Q. What made you choose your career?
A. My whole career has been marketing. I love to write about and promote what I love. One of my first jobs was with a ski company because I love to ski. Then I worked for a Boston agency with lots of ski and sports clients.
When I heard that there was going to be a task force developed for marketing products made in New Hampshire, now called NH Made, I wanted to be part of that. Since day one, I've been with the organization — first with the task force, then on the board, now executive director.

Q. What was your first job, and what did you learn from it that prepared you for the future?
A. I did ski racing all through high school and college, and that taught me a lot about taking risks and handling pressure. You don't win if you don't go fast and take risks.
My first job out of college — I have a history degree from Middlebury College — was working with high school students at Holderness School. I loved it. It taught me teaching skills, which developed into communication skills. I only left to learn more of what was out there.

Q. What do you love most about your career?
A. I get to promote something I love. It's a natural fit. I truly feel every gift I have is being utilized — public speaking, writing, helping women.

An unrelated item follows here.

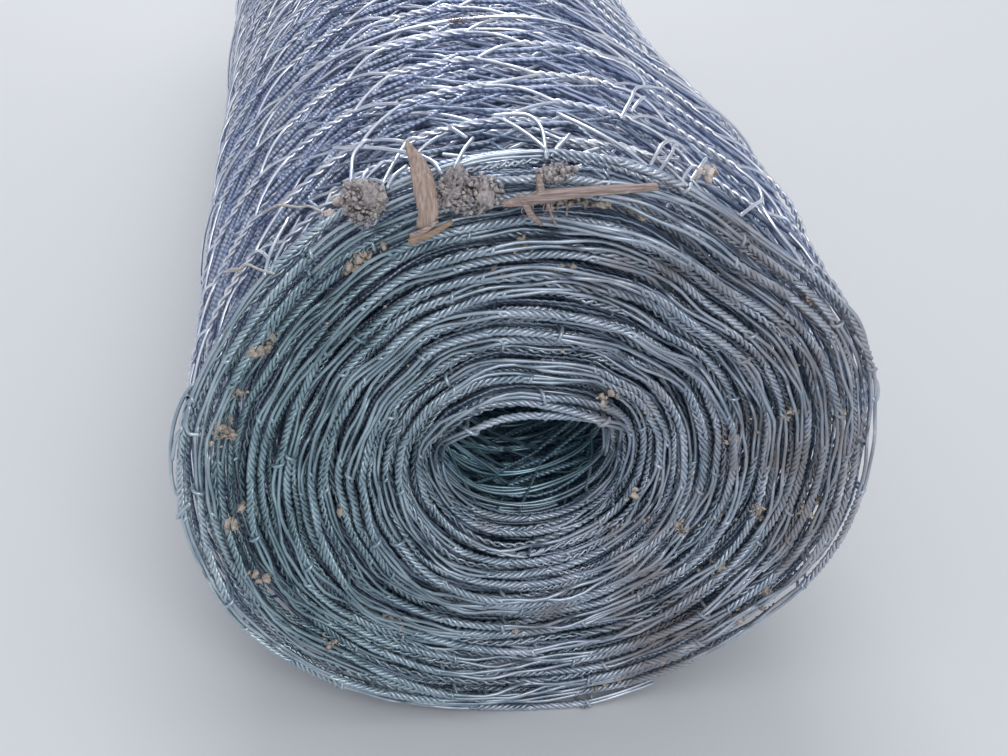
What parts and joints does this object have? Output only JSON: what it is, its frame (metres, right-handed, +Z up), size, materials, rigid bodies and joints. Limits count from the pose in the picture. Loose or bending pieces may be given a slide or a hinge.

I also like the independence, being able to direct and lead, to go where my gut says we should go. I also have a very trusting board of directors!

Q. What has been your biggest challenge on the road to achieving your success?
A. Financial stability for a nonprofit — you don't know if you?re going to get grants or not. Yes, I manage the two stores, but, bottom line, I'm responsible for payroll, and that weighs heavily on me.

Q. What advice would you give to young women just starting their careers?
A. Take risks. Have the nerve to take a leap, especially if you're young. A lot of women hold back, but they are smarter than they think they are, stronger than they think they are.